Jungle
IT

It

Movie
Director(s): 
Genre: 
In Theatres: 
Sep 08, 2017
Grade:
A-
Running Time: 
135 minutes

In 1990, Pennywise the Dancing Clown, portrayed brilliantly by Tim Curry, terrorized the children of Derry, Maine in the TV miniseries IT. According to the legend, every 27 years the demonic entity awakens to feast of the fears of children. Well here we are, 27 years after the miniseries debuted on ABC, and Pennywise has returned, only this time he’s on the big screen, and he’s much more frightening.

 

Based upon Stephen King’s novel by the same name, IT follows a group of children, known as the Loser Club, in Derry, Maine as they investigate the sudden disappearances of multiple kids around the town. The leader of the group is Bill Denbrough (Jaeden Lieberher), who tragically lost his younger brother Georgie six months ago.
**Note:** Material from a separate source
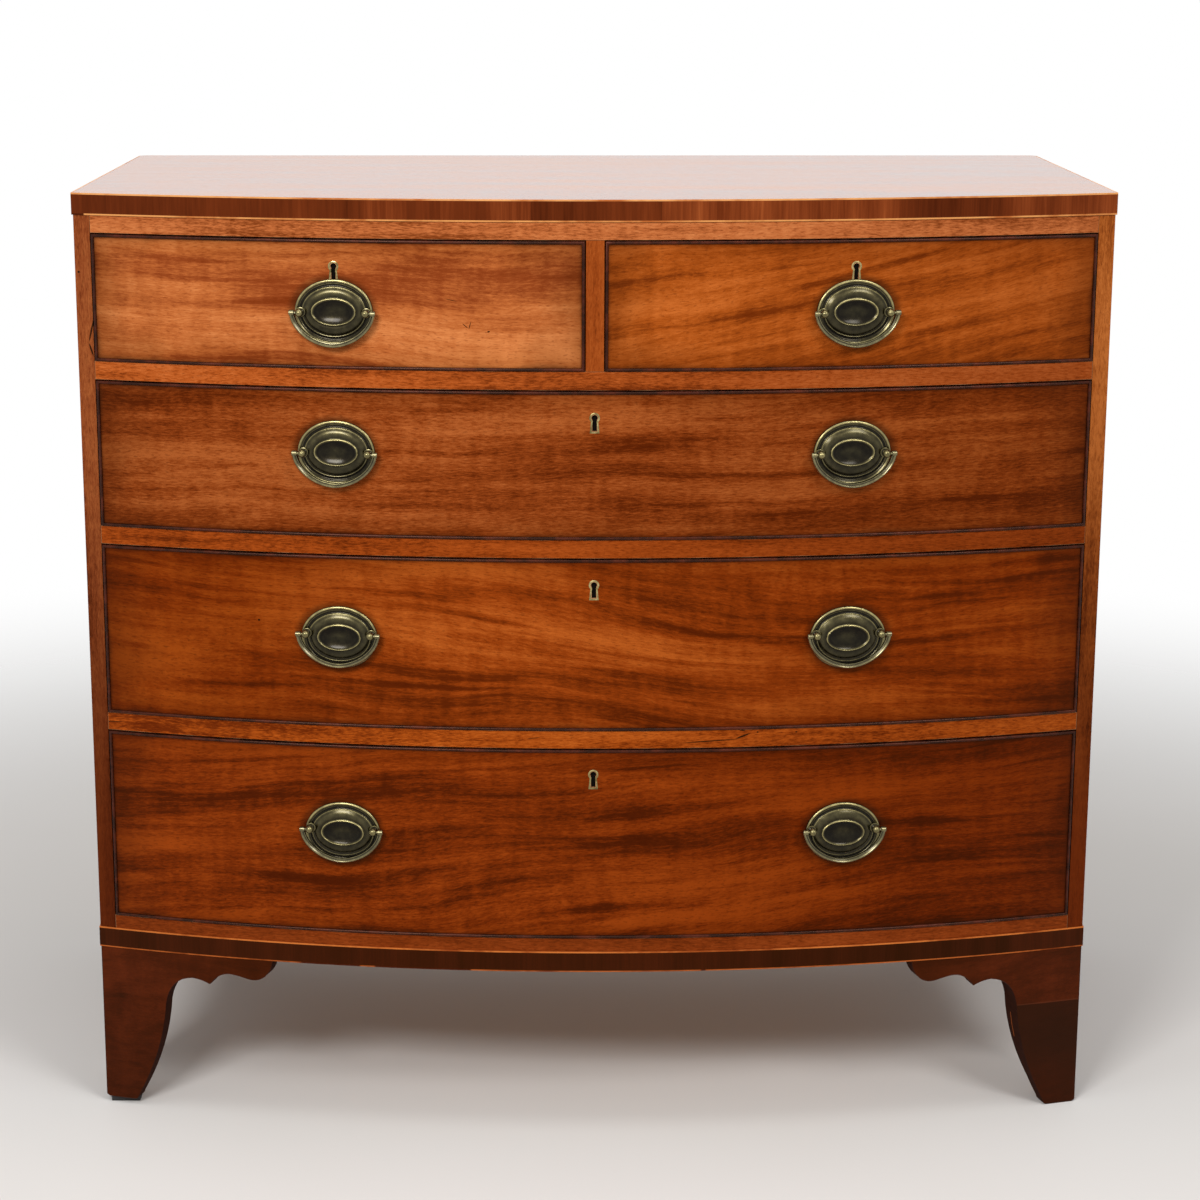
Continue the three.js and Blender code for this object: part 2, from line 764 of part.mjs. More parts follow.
for (const { name, left, right, bottom, height, handleDrop, postLift } of bays) {
  const isShort = name.startsWith('short');
  const drawer = new THREE.Group();
  const x0 = left + sideClearance;
  const x1 = right - sideClearance;
  const z0 = bottom + runningClearance;
  const z1 = bottom + height - topClearance;
  const rearY = backPanelY - backClearance;
  const linedTop = z1 - liningDrop;
  const middleX = (left + right) / 2;
  const keyX = isShort ? Math.sign(middleX) * handleX : 0;
  const keyZ = z1 - keyholeDrop - beadWidth;

  addPiece(`${name}_front`, drawerFront(x0, x1, z0, z1, keyX), 'mahoganyFront', drawer);
  addPiece(`${name}_bead`, cockBead(x0, x1, z0, z1), 'cockBead', drawer);
  addPiece(`${name}_lining`, drawerLining(x0, x1, z0, linedTop, rearY), 'oakLining', drawer);
  addPiece(`${name}_bottom`, drawerBottom(x0, x1, z0, rearY), 'oakLining', drawer);

  const lock = new THREE.Group();
  lock.applyMatrix4(onFront(keyX, innerInset, keyZ));
  addPiece(`${name}_lock`, lockBody(0), 'lockBrass', lock);
  drawer.add(lock);

  const handleZ = bottom + height - handleDrop;
  const handles = isShort ? [[name, keyX]] : [[`${name}_left`, -handleX], [`${name}_right`, handleX]];
  for (const [handleName, x] of handles) {
    addHandle(drawer, `${handleName}_handle`, x, handleZ, postLift);
  }
  chest.add(drawer);
}

// The origin goes under the middle of the chest's depth, from its back edge to the foremost bead
const beadReach = Math.max(beadProud - topOverhang, 0);
chest.position.y = -(cornerDepth - bowRise - beadReach) / 2;

export default chest;
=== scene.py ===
# Bow front chest of drawers in mahogany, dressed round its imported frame.
# Metres, +Z up, front towards -Y, origin on the floor under the middle of the chest.
import itertools
import json
import math

import bmesh
import bpy
from mathutils import Matrix, Vector

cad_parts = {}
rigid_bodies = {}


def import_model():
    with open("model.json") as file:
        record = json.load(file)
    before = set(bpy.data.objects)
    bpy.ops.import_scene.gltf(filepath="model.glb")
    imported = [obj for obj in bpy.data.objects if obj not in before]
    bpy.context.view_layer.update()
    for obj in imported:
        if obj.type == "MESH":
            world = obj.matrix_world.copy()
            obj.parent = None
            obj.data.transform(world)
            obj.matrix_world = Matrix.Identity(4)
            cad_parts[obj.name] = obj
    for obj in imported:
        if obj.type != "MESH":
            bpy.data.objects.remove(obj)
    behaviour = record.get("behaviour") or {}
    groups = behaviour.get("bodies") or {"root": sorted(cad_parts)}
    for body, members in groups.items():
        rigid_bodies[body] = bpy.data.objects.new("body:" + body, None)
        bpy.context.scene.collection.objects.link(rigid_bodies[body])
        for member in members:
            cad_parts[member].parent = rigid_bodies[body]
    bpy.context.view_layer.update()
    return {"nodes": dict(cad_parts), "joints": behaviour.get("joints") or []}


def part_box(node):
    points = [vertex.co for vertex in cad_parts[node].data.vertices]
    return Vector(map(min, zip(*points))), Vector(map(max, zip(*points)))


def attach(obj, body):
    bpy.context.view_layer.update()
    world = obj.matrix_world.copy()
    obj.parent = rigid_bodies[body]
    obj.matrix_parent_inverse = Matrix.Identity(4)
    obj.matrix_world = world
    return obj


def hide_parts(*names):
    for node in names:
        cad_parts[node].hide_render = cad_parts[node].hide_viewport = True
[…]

He believes that everything is connected and that Georgie might still be alive. Every member of the group eventually comes face to face with Pennywise (Bill Skarsgård), a shape-shifting entity who terrorizes the kids by taking the form of their greatest fears in addition to being just an overall extremely creepy clown. Determined to defeat It so that no more children go missing, the Loser Club heads into the sewers to face their fears once and for all.

 

Whenever people mention scary clowns, Tim Curry’s performance in the original IT is one that always tops the list. There’s no question that Bill Skarsgård has big shoes to fill, no pun intended. The first thing I noticed is that Skarsgård’s version of Pennywise is nowhere near as happy-go-lucky as Curry’s. He’s pure terror, as evident by the opening scene in which he rips Georgie’s arm clean off and leaves him bleeding in street. I’m used to seeing gruesome things happen to adults in action and horror films but to see it happen to a group of kids takes horror to a new uncomfortable level.

 

There’s nothing childlike about the film. All of the kids deal with bullying, mostly at the hands of Henry Bowers (Nicholas Hamilton) and his thug friends. It’s not just name calling and pushing them around in the dirt, either. In one scene, Bowers begins to carve his name with a switchblade into the stomach of the young Ben (Jeremy Ray Taylor) as he screams in pain. Clowns aren’t the only thing these kids need to be afraid of. There’s also Bev (Sophia Lillis), the only female member of the Losers Club, who is dealing with sexual abuse at home at the hands of her father. Her scenes are perhaps the most disturbing parts of the film, and while we never see it explicitly happen we can clearly read between the lines of what her living situation is like. Pennywise will often manifest itself as someone or something else to take advantage of what frightens each of them, preying on their fears in the most diabolical manner.

 

The scares themselves can feel more tame when compared to the overall nature of the environment. Pennywise will often resort to charging towards the kids in a rapid and twitchy manner that works the first time, but then starts to feel repetitive. He works best from the shadows rather than fully in front of the camera. He’s definitely scary, but as the film goes on you can’t help but grow accustomed to his demeanor.

 

Despite the disturbing nature of the film, I was surprised to find out how much humor is still present. The interactions between the members of the Losers Club is where the heart of the film is. It’s easy to forget that we’re still dealing with kids on their summer vacation. In between the scenes of Pennywise’s terror, we do get to see them enjoy a day swimming at the quarry or go exploring. They constantly makes jokes at the expense of each others’ moms, too. IT brings the comradery of Stand By Me coupled with the psychological terror of The Shining.

 

IT will no doubt send shivers down your spine as it captures the best/worst of what makes us afraid. The film terrorizes your inner child, manifesting your fears on the big screen. Sure, clowns are scary, but the horrors we see in our everyday lives can be much scarier.